An exoskeleton (from Greek έξω, éxō "outer" and σκελετός, skeletós "skeleton"[1]) is the external skeleton that supports and protects an animal's body, in contrast to the internal skeleton (endoskeleton) of, for example, a human. In usage, some of the larger kinds of exoskeletons are known as "shells". Examples of animals with exoskeletons include insects such as grasshoppers and cockroaches, and crustaceans such as crabs and lobsters, as well as the shells of certain sponges and the various groups of shelled molluscs, including those of snails, clams, tusk shells, chitons and nautilus. Some animals, such as the tortoise, have both an endoskeleton and an exoskeleton.
What being are you relating to and what skeleton will the being need?
Membrane
A membrane is a fundamental element of living beings. It defines the frontier of the being (in and out). It characterises how that being relates to its environment, what the being interchanges permanently.
Membrane is one of the most critical elements of our collective settlements, one that needs reshaping, redefinition and new embodied thinking. It is intimately connected to our sense of belonging.
Reflecting on some examples:
- Country level passport or ID is a membrane element that defines if you belong to that country or not.
- Payroll can define to each organisation you belong.
- Your address can define to each place you belong.
Yet, all of the above elements are not complete or accurate definitions of belonging. In fact they all are problematic in defining "belonging".

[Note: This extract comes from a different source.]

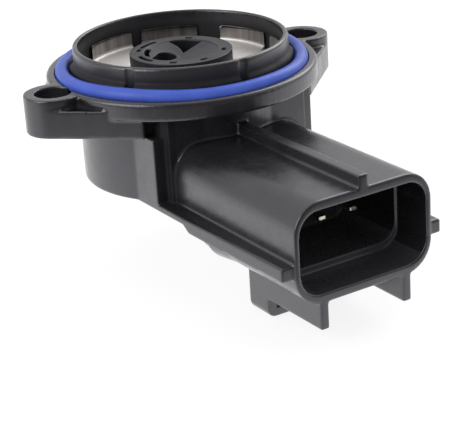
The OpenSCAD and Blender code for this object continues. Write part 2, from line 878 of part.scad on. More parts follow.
// Collector track, end leads and pads, printed on the board
module conductor_traces() {
    pad_turn = atan2(-pad_mid, pin_pitch);
    half_turn = 180;
    color("#c8c9cb") {
        sector(collector_r - track_w / 2, collector_r + track_w / 2, board_top, track_top,
               track_from, track_to);
        // Leads round the board's edge from the resistive track's two ends
        sector(lead_r, lead_r + lead_w, board_top, track_top, pad_turn, track_from - lead_angle / 2);
        sector(lead_r, lead_r + lead_w, board_top, track_top,
               track_to + lead_angle / 2, half_turn - pad_turn);
        for (a = [track_from - lead_angle, track_to])
            sector(track_r - track_w / 2, lead_r + lead_w / 2, board_top, track_top, a, a + lead_angle);
        // Lead from the collector round to the middle pad
        sector(collector_r - lead_w / 2, collector_r + lead_w / 2, board_top, track_top, track_to, 270);
        translate([-lead_w / 2, -pad_mid, board_top])
            cube([lead_w, pad_mid - collector_r, track_t]);
        for (i = [-1, 0, 1])
            translate([i * pin_pitch - pin_w / 2, -pad_mid - pad_l / 2, board_top])
                cube([pin_w, pad_l, track_t]);
    }
}

// Terminal in the given place: a flat bar with a tapered tip in the socket
module terminal(i) {
    tip = mouth_reach - tip_back;
    color("#d9c9a0")
        translate([i * pin_pitch, 0, shroud_mid - pin_t / 2])
            linear_extrude(pin_t)
                polygon([
                    [-pin_w / 2, -pin_end],
                    [pin_w / 2, -pin_end],
                    [pin_w / 2, -tip + tip_l],
                    [tip_w / 2, -tip],
                    [-tip_w / 2, -tip],
                    [-pin_w / 2, -tip + tip_l]
                ]);
}

// Spring clip in the given place, from the terminal's end over to the board's pad
module clip(i) {
    foot = shroud_mid + pin_t / 2;
    heel = pin_end + pin_w / 2;
    toe = pad_mid - pad_l / 4;
    crest = track_top + 2 * clip_t;
    color("#d2b86a")
        translate([i * pin_pitch - clip_w / 2, 0, 0])
            rotate([90, 0, 90])
                linear_extrude(clip_w)
                    polygon([
                        [-heel, foot],
                        [-pin_end, foot],
                        [-pin_end + clip_t, crest],
                        [-pad_mid - clip_t, crest],
                        [-pad_mid, track_top],
                        [-toe, track_top],
                        [-toe, track_top + clip_t],
                        [-pad_mid + clip_t, track_top + clip_t],
                        [-pad_mid, crest + clip_t],
                        [-pin_end, crest + clip_t],
                        [-pin_end - clip_t, foot + clip_t],
                        [-heel, foot + clip_t]
                    ]);
}

module supply_terminal() { terminal(-1); }
module signal_terminal() { terminal(0); }
module ground_terminal() { terminal(1); }
module supply_clip() { clip(-1); }
module signal_clip() { clip(0); }
module ground_clip() { clip(1); }

housing();
back_cover();
cover_seal();
seal_ring();
crown_retainer();
rotor();
return_spring();
contact_arm();
wiper();
track_board();
resistive_track();
conductor_traces();
supply_terminal();
signal_terminal();
ground_terminal();
supply_clip();
signal_clip();
ground_clip();
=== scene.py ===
import math

import bmesh
import bpy
import numpy as np
from mathutils import Matrix, Vector


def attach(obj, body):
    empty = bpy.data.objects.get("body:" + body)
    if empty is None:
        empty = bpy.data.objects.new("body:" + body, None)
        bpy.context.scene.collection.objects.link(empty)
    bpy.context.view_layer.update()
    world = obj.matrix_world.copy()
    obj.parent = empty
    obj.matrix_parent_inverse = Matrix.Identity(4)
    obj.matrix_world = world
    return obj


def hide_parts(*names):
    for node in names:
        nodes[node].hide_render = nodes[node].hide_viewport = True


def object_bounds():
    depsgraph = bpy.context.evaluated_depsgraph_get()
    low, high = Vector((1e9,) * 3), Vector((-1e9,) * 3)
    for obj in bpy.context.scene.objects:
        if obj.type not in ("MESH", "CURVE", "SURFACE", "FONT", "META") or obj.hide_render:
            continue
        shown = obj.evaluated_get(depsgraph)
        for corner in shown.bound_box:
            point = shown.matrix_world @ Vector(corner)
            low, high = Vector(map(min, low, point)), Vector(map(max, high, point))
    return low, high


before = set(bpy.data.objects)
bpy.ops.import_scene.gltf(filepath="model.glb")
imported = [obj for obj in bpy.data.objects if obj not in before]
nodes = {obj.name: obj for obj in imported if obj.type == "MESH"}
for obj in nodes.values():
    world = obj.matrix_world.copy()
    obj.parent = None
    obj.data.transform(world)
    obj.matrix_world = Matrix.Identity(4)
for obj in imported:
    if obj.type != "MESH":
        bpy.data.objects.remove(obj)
cad_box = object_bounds()
MM = 0.001
# How near two places in a shape count as one, and how near the corners of loose triangles are joined
SAME_PLACE = 0.01 * MM
SAME_POINT = 1e-7

# Camera, as solved from the photograph
PHOTO_W, PHOTO_H = 470, 440
CAMERA_AT = Vector((-122.57, -209.3, 71.89)) * MM
CAMERA_TURN = -31.951
CAMERA_RISE = 22.227
CAMERA_ROLL = -3.537
FOCAL_PX = 1617.21
SENSOR_W = 36.0

# Lamps: where they stand, what they face, how wide they are and their watts
LEFT_LAMP_AT = (-0.55, -0.05, 0.3)
RIGHT_LAMP_AT = (0.5, 0.2, 0.4)
LAMPS_FACE = (0, -0.015, -0.01)
LAMP_W = 0.5
LAMP_POWER = 1.6

# Surroundings: the direction of the darker room, the cosines between which it sets in, and its level
ROOM_SIDE = (-0.2, -0.93, 0.3)
ROOM_EDGE = (0.35, 0.8)
ROOM_LEVEL = 0.15
SKY_LEVEL = 0.86
FILL_LEVEL = 0.8
# Floor: how far it lies under the part, its half width, its colour, what camera rays see on top of it, and what
# reflections see near the part and far from it, where 1 is white and the near one is brighter than that, with
# the distances between which that falls off, and those towards the room between which it ends
FLOOR_DROP = 0.2 * MM
FLOOR_HALF = 3.0
FLOOR_GREY = 0.2
FLOOR_GLOW = 0.85
FLOOR_GLEAM = (1.2, 1.0)
FLOOR_REACH = (0.03, 0.11)
FLOOR_SIDE = (-0.35, -0.937, 0)
FLOOR_EDGE = (0.04, 0.095)

# Cell, smoothing steps and triangles of the rounded mouldings
HOUSING_ROUNDING = (0.2 * MM, 9, 185000)
ROTOR_ROUNDING = (0.1 * MM, 4, 150000)

# Retainer: sheet, inner bend, corners of the tabs, where the tabs start and how far they run in each quarter,
# and the levels between which the floor's finish gives way to that of the tabs, which are coloured darker as
# painted shade
SHEET_T = 0.35 * MM
BEND_R = 0.5 * MM
TAB_CORNER_R = 0.55 * MM
TAB_STARTS = (0, 49)
TAB_ANGLE = 34.5
QUARTER = 90
BEND_LEVELS = (-0.75 * MM, -0.35 * MM)
SHEET_FLOOR_DULLNESS = 0.35

# Heel under the socket: where its end face stands, its thickness, the middle and radius of the corner that it
# follows, and the share of its thickness that it loses at its end
HEEL_END = -27.9 * MM
HEEL_T = 0.5 * MM
HEEL_CORNER = (7.1 * MM, -18.08 * MM)
HEEL_CORNER_R = 4.6 * MM
HEEL_TAPER = 0.9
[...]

The invite is therefor to consider "belonging" as a central aspect Membrane definition.
Membrane and Belonging have a clear tangible implications when we approach complex humana settlements such as a Village, a City or a Bioregion
Please consider the following reflective meditation suggestions to expand your Membrane and Belonging understanding.
- Reflect on your sense of belonging (both thinking on situations were you feel belonging or the opposite).
- Consider the membranes to your house, your village, your bioregion, your organisation(...)
- Reflect and identify the disfranchised of belonging humans that are not in any of the above membrane types
- Formulate a sense of invite to your defined membranes
- Whenever you notice a difficulty in the invite contrast your "right of belonging" with the right of that someone else you could not invite.